Josh has deftly segued from a life of being pre-med to film school to television production to writing about the media in general. And by 'deftly' he means with agonizing second thoughts and the formation of an ulcer.
  • http://www.maskedmoviesnobs.com El Bicho

    “Wipeout seems like a great concept”

    It is. Ask anyone who has seen MXC.

  • http://drdreadful.blogspot.com Dr Dreadful

    What makes MXC so good is that no-one is taking it in the least bit seriously – not the hosts and producers of the original Japanese show, nor the contestants, nor the American performers and writers who’ve taken the original show and turned it into something completely and hilariously different.

    Wipeout‘s problem is that despite the strained humor, it’s really – as with all things American – first and foremost about the competition. It’s deadly serious. And in that respect, it just doesn’t get it.

    Its companion piece on ABC, I Survived a Japanese Game Show, works slightly better, if only because the contestants are appearing on a real Japanese show, not a pale American imitation. Still, we have the usual tiresome reality show bickering and backstabbing to put up with. And frankly, the funniest parts are when the Japanese host talks trash about the American contestants – who of course don’t have a clue what he’s saying – to the studio audience.

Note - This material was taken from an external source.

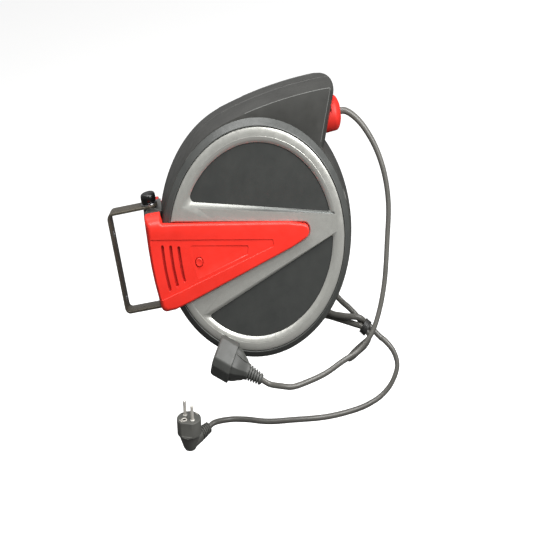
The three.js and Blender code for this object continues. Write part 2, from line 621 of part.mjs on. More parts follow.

    The trick to appreciating Japanese game shows – as MXC so brilliantly realizes – is just to immerse yourself in the ridiculousness and hilarity of what’s going on. No-one cares who wins MXC – the ‘teams’ are absurd and the games aren’t even edited together from the same episodes of Takeshi’s Castle. There’s more fun in one game of ‘Rotating Surfboard of Death’ than in an entire season of Wipeout.

  • duane

    A few of the 500 things that I like about MXC:

    (1) The ridiculous costumes.

    (2) Vic Romano and Kenny Blankenship as a couple of decked out fast-talking Japanese guys, not to mention the lecherous Guy LeDouche.

    (3) All the women’s voices are done by one person.

    (4) Someone, a Japanese someone, in almost every episode has the last name Babaganoosh (sp?).

    (5) The total American cultural bias, even though everyone is Japanese.

    (6) The completely irrelevant raised-arm “spirit cries” made by the contestants before they prepare to fail at some near-impossible stunt, “I like to shoot things!” or whatever.

    (7) “Right you are, Kenny.”

    (8) The various disgusting “fluids” used for the contestants to fall into, always thorughly described by Vic and Kenny.

    (9) At least 10 tasteless innuendos per minute.

    (10) the Nards of Doom.

  • http://drdreadful.blogspot.com Dr Dreadful

    I would add the Contraceptive Sponges which feature in the same game as the Nards of Doom.

  • anji’s baby girl

    I am thoroughly disgusted with the outcome of this seasons Hells Kitchen. I am sooooo disappointed, I thought Chef relied more on his own skills when making his decisions. Petrozza was the man for the job. Clearly.

  • David

    How can you be in the studio audience of Hell’s Kitchen? Where is it taped?